Opening many applications at the same time and certain tasks will put more stress on available RAM, but it doesn't seem like you coming into any of these types of scenarios, but i guess you don't do much multi app work when gaming smile.gif
post #4 of 6
My basic understanding of ram is as follows.

RAM is used as an intermediary between your CPU and HDD, as data on RAM can be read much faster randomly there then it can be on a HDD. When i explain it to customers i say, "If your CPU was a fire and the HDD a lake, your RAM would be the bucket you use to carry the water."

With that said, more isnt always going to yield better results. If you have to put out a match worth of fire a 20 gallon bucket wont help you any more then a glass of water. Speed will always help tho, give the glass of water to my fat uncle or to a marathon runner and the marathon runner will be able to put out the fire more quickly.

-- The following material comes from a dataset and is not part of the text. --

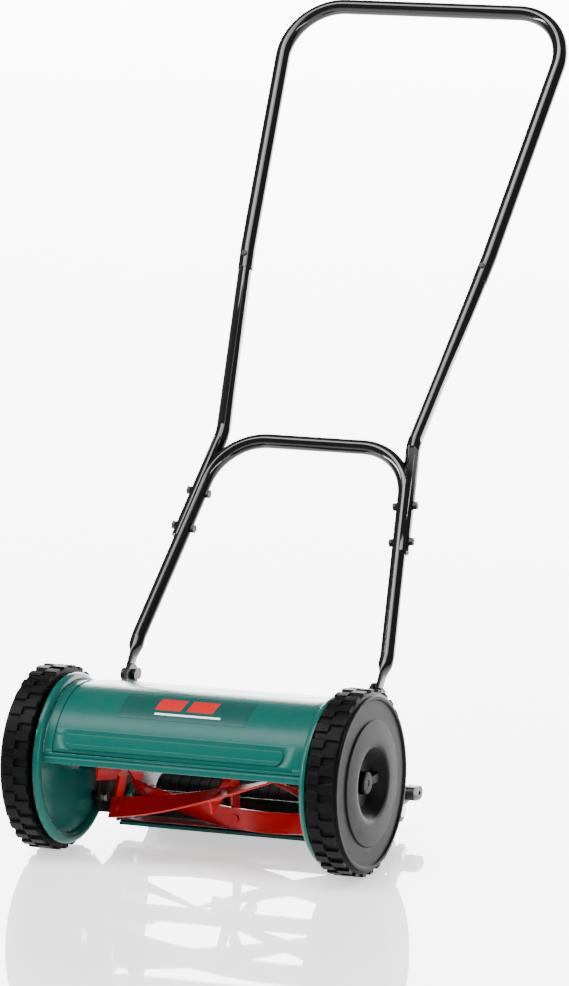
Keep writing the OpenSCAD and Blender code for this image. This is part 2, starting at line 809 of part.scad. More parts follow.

The amount of RAM you will need will depend on your usage and OS. Windows XP requires less RAM then Win7 or 8 (it is also becoming less capable). Running VM's is going to require alot of RAM. Web browsing and checking email not much at all. Playing games is somewhere in the middle.

My personal opinion for win7/8 is that 4GB is bare min, 8GB preferable given its relatively cheap. Anything past 8GB is future proofing or needed for special usage like VM's or video/image editing.
post #5 of 6
Quote:
Originally Posted by TrueOptic View Post

More specifically, the benefit of getting more RAM.

As an anecdote, when I play Skyrim using the ultra-high res texture mod, my system's memory use still never goes past 2.7 GB (my PC has 4GB RAM)

Does this mean I have no need for additional RAM, as it never fills up? Or does it simply mean that my PC is adjusting to limit itself to the boundaries of what RAM it has? Would getting more RAM actually improve load times in my case? I have never seen my system ever crawl past 3.5GB memory use

VRAM, and RAM are different. When you're playing Skyrim with ultra-high res texture mods, RAM is mostly irrelevant assuming you have enough and VRAM is more likely to be the culprit.
post #6 of 6
Theoretically 4 GB is fine for all applications NOT using iGPUs. There is a great deal of argument over which programs can utilize more than 4 GB. Exceptions are some engineering and rendering programs, where more is better.
Some people using memory monitoring programs while running 8 GB or more RAM see 6-8 GB utilized. I have seen speculation on this.
At todays RAM prices unless some benefit is likely 4 GB is fine.
That said, 8GB has been semi adopted as a start point, and lately people seem to like the idea of "1866 or faster" and "16 GB."
fwiw the last computer I put together the owner is happy with 2x2 GB 1600 RAM I bought on sale (budget build for a friend). I do not see any performance hit.
otoh RAM pricing (or sales anyway) making 8 GB an easier choice, IE 2X4 GB or 1x8 GB or motherboard+RAM combo deals where 8 GB prices are within $5-15 of 2X2 GB kits

I have been watching the newegg 8GB free with motherboard ads, at the moment, the Asrock Z77 Extreme3 is $127.86 with "8 GB FREE RAM." I am not sure of a low sale price for this board but expect $90 to excellent and abut a $100 good. (I watch Asrock Z77 Extreme4 prices, not 3) At $90 shipped real world price it would still be $35 more or less for 8 GB.

Also laptops are an exception to this rule, usually more is better.